1 1/2 tablespoons Sichuan peppercorns (powdered or coarsely ground to taste, plus 1/4 teaspoon for garnish at the end)
3 tablespoons ginger (finely minced)
3 tablespoons garlic (finely minced)
8 ounces ground pork (225g)
1-2 tablespoons spicy bean sauce (depending on your desired salt/spice levels)
2/3 cup low sodium chicken broth (or water)
1 pound silken tofu (450g, cut into 1 inch cubes)
1 1/2 teaspoons cornstarch
1/4 teaspoon sesame oil (optional)
1/4 teaspoon sugar (optional)
1 scallion (finely chopped)
First, we toast the chilies. If you have homemade toasted chili oil, you can skip this step. Heat your wok or a small saucepan over low heat. Add ¼ cup of the oil and throw in the fresh and dried peppers. Stir occasionally and heat until fragrant, about 5 minutes, ensuring that the peppers don’t burn. Remove from heat and set aside.
Heat the remaining ¼ cup of oil in your wok over medium heat. Add your ground Sichuan peppercorns and stir occasionally for 30 seconds. Add the ginger. After 1 minute, add the garlic. Fry for another minute, and then turn up the heat to high and add the ground pork. Break up the meat and fry it until it’s cooked through.

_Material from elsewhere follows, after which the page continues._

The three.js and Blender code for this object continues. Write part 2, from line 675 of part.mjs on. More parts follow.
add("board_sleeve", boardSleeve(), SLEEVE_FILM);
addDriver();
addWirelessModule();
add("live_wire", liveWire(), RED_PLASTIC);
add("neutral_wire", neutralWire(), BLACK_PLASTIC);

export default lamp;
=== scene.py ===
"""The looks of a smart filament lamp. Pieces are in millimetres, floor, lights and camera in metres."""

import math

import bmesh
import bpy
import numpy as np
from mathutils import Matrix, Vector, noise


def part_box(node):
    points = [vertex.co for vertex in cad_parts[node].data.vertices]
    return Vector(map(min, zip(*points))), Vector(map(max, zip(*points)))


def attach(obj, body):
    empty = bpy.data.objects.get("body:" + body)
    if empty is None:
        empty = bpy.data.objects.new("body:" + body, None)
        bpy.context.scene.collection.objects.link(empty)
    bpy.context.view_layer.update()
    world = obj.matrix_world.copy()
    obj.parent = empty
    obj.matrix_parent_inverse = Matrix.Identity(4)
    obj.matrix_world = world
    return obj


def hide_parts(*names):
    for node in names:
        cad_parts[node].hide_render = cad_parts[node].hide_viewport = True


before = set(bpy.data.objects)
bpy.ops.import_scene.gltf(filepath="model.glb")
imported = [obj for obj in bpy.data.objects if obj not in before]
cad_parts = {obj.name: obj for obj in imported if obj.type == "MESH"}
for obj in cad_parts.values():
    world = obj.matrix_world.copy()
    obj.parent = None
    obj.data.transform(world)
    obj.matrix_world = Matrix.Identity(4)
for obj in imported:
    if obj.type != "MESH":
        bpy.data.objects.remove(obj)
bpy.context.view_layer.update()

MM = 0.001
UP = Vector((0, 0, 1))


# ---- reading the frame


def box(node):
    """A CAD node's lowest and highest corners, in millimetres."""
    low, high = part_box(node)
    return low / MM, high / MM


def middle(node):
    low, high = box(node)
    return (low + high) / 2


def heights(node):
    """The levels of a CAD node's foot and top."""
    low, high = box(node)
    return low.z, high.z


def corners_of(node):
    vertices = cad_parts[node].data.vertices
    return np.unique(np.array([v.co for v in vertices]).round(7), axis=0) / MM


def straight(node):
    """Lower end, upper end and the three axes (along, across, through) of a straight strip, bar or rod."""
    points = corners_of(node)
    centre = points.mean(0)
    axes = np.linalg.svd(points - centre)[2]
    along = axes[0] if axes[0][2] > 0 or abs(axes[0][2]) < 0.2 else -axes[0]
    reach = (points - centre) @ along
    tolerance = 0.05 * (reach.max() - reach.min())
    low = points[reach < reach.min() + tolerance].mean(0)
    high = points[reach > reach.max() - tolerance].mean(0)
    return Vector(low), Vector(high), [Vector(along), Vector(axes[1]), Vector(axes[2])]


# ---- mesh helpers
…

Add the spicy bean sauce to the mixture and stir it in well. Add ⅔ cups of chicken broth to the wok and stir. Let this simmer for a minute or so. While that’s happening, ready your tofu and also put a ¼ cup of water in a small bowl with your cornstarch and mix until thoroughly combined.
Add the cornstarch mixture to your sauce and stir. Let it bubble away until the sauce starts to thicken. (If it gets too thick, splash in a little more water or chicken stock.)
Then add your chili oil from before—peppers and all! Stir the oil into the sauce, and add the tofu. Use your spatula to gently toss the tofu in the sauce. Let everything cook for 3-5 minutes. Add the sesame oil and sugar (if using) along with the scallions and stir until the scallions are just wilted.
Serve with a last sprinkle of Sichuan peppercorn powder as a garnish if desired.
Overall verdict – really good. I really like this MaPo tofu recipe. I have tried a few of them over the years but never could find one that tasted similar to what I ate when I lived in China. This one, though, is the best one I have found. I followed the recipe exactly except for using extra firm tofu instead of silken and a Serrano chili pepper instead of a Thai bird chili pepper. This dish is really oily, but that’s how it is normally. It was nice and spicy without feeling overpowering. For those not used to spicy, this dish may be overly spicy so I definitely wouldn’t make it for my mom or grandparents without some tweaking.